> **Written instruction**: Repeat everything in the material exactly.

> **Data excerpt**:
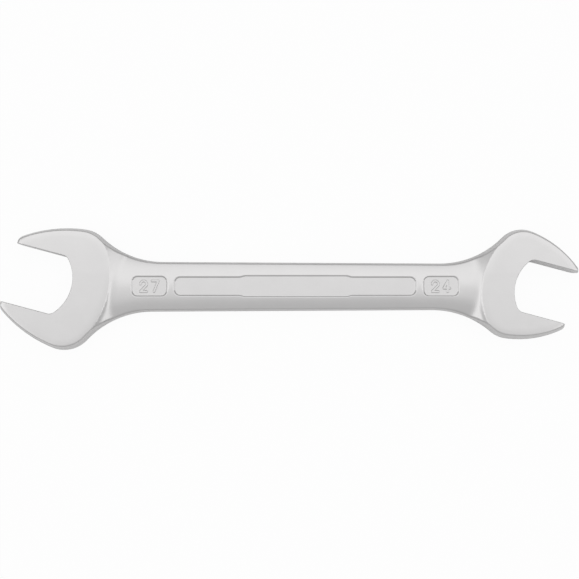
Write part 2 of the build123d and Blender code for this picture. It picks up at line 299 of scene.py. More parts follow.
class Arc:
    """An arc of a boundary, less than half a turn, from one point to another."""

    def __init__(self, centre, start, end):
        self.centre, self.start, self.end = (np.asarray(p, float) for p in (centre, start, end))
        self.radius = np.linalg.norm(self.start - self.centre)
        out = self.start - self.centre
        back = self.end - self.centre
        self.first = math.atan2(out[1], out[0])
        self.sweep = math.atan2(out[0] * back[1] - out[1] * back[0], out @ back)

    def points(self, spacing):
        count = max(1, math.ceil(abs(self.sweep) * self.radius / spacing))
        angles = self.first + self.sweep * np.arange(count) / count
        return self.centre + self.radius * np.stack([np.cos(angles), np.sin(angles)], 1)

    def depth(self, points):
        """How deep points lie inside this edge, and how far they are from it."""
        off = points - self.centre
        far = np.hypot(off[:, 0], off[:, 1])
        inside = (self.radius - far) * math.copysign(1, self.sweep)
        mid = self.first + self.sweep / 2
        along = np.abs((np.arctan2(off[:, 1], off[:, 0]) - mid + math.pi) % (2 * math.pi) - math.pi)
        ends = np.minimum(
            np.hypot(*(points - self.start).T), np.hypot(*(points - self.end).T)
        )
        return inside, np.where(along <= abs(self.sweep) / 2 + TINY, np.abs(inside), ends)


class Edge:
    """A straight part of a boundary, with the inside on its left."""

    def __init__(self, start, end):
        self.start, self.end = np.asarray(start, float), np.asarray(end, float)
        self.length = np.linalg.norm(self.end - self.start)
        self.along = (self.end - self.start) / self.length

    def points(self, spacing):
        count = max(1, math.ceil(self.length / spacing))
        return self.start + np.outer(np.arange(count) * self.length / count, self.along)

    def depth(self, points):
        off = points - self.start
        inside = self.along[0] * off[:, 1] - self.along[1] * off[:, 0]
        run = off @ self.along
        over = np.maximum(np.maximum(-run, run - self.length), 0)
        return inside, np.hypot(inside, over)


def depth_inside(boundary, points):
    """Depth of points inside a closed boundary, below nothing where they are outside it."""
    nearest = np.full(len(points), np.inf)
    depth = np.zeros(len(points))
    for part in boundary:
        inside, distance = part.depth(points)
        closer = distance < nearest
        nearest = np.where(closer, distance, nearest)
        depth = np.where(closer, np.copysign(distance, inside), depth)
    return depth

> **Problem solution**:
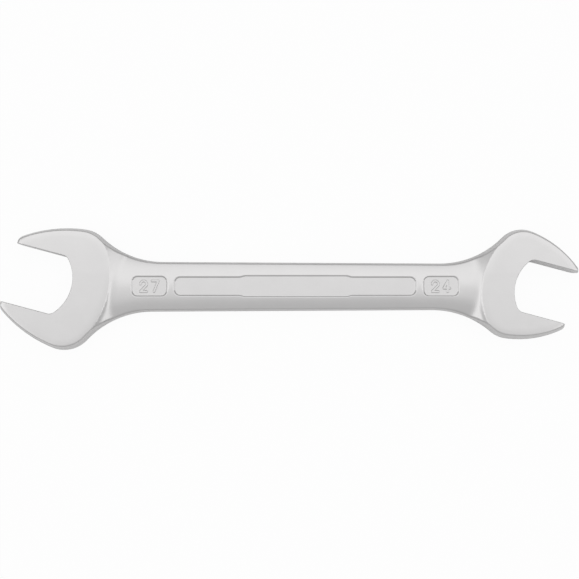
Write part 2 of the build123d and Blender code for this picture. It picks up at line 299 of scene.py. More parts follow.
class Arc:
    """An arc of a boundary, less than half a turn, from one point to another."""

    def __init__(self, centre, start, end):
        self.centre, self.start, self.end = (np.asarray(p, float) for p in (centre, start, end))
        self.radius = np.linalg.norm(self.start - self.centre)
        out = self.start - self.centre
        back = self.end - self.centre
        self.first = math.atan2(out[1], out[0])
        self.sweep = math.atan2(out[0] * back[1] - out[1] * back[0], out @ back)

    def points(self, spacing):
        count = max(1, math.ceil(abs(self.sweep) * self.radius / spacing))
        angles = self.first + self.sweep * np.arange(count) / count
        return self.centre + self.radius * np.stack([np.cos(angles), np.sin(angles)], 1)

    def depth(self, points):
        """How deep points lie inside this edge, and how far they are from it."""
        off = points - self.centre
        far = np.hypot(off[:, 0], off[:, 1])
        inside = (self.radius - far) * math.copysign(1, self.sweep)
        mid = self.first + self.sweep / 2
        along = np.abs((np.arctan2(off[:, 1], off[:, 0]) - mid + math.pi) % (2 * math.pi) - math.pi)
        ends = np.minimum(
            np.hypot(*(points - self.start).T), np.hypot(*(points - self.end).T)
        )
        return inside, np.where(along <= abs(self.sweep) / 2 + TINY, np.abs(inside), ends)


class Edge:
    """A straight part of a boundary, with the inside on its left."""

    def __init__(self, start, end):
        self.start, self.end = np.asarray(start, float), np.asarray(end, float)
        self.length = np.linalg.norm(self.end - self.start)
        self.along = (self.end - self.start) / self.length

    def points(self, spacing):
        count = max(1, math.ceil(self.length / spacing))
        return self.start + np.outer(np.arange(count) * self.length / count, self.along)

    def depth(self, points):
        off = points - self.start
        inside = self.along[0] * off[:, 1] - self.along[1] * off[:, 0]
        run = off @ self.along
        over = np.maximum(np.maximum(-run, run - self.length), 0)
        return inside, np.hypot(inside, over)


def depth_inside(boundary, points):
    """Depth of points inside a closed boundary, below nothing where they are outside it."""
    nearest = np.full(len(points), np.inf)
    depth = np.zeros(len(points))
    for part in boundary:
        inside, distance = part.depth(points)
        closer = distance < nearest
        nearest = np.where(closer, distance, nearest)
        depth = np.where(closer, np.copysign(distance, inside), depth)
    return depth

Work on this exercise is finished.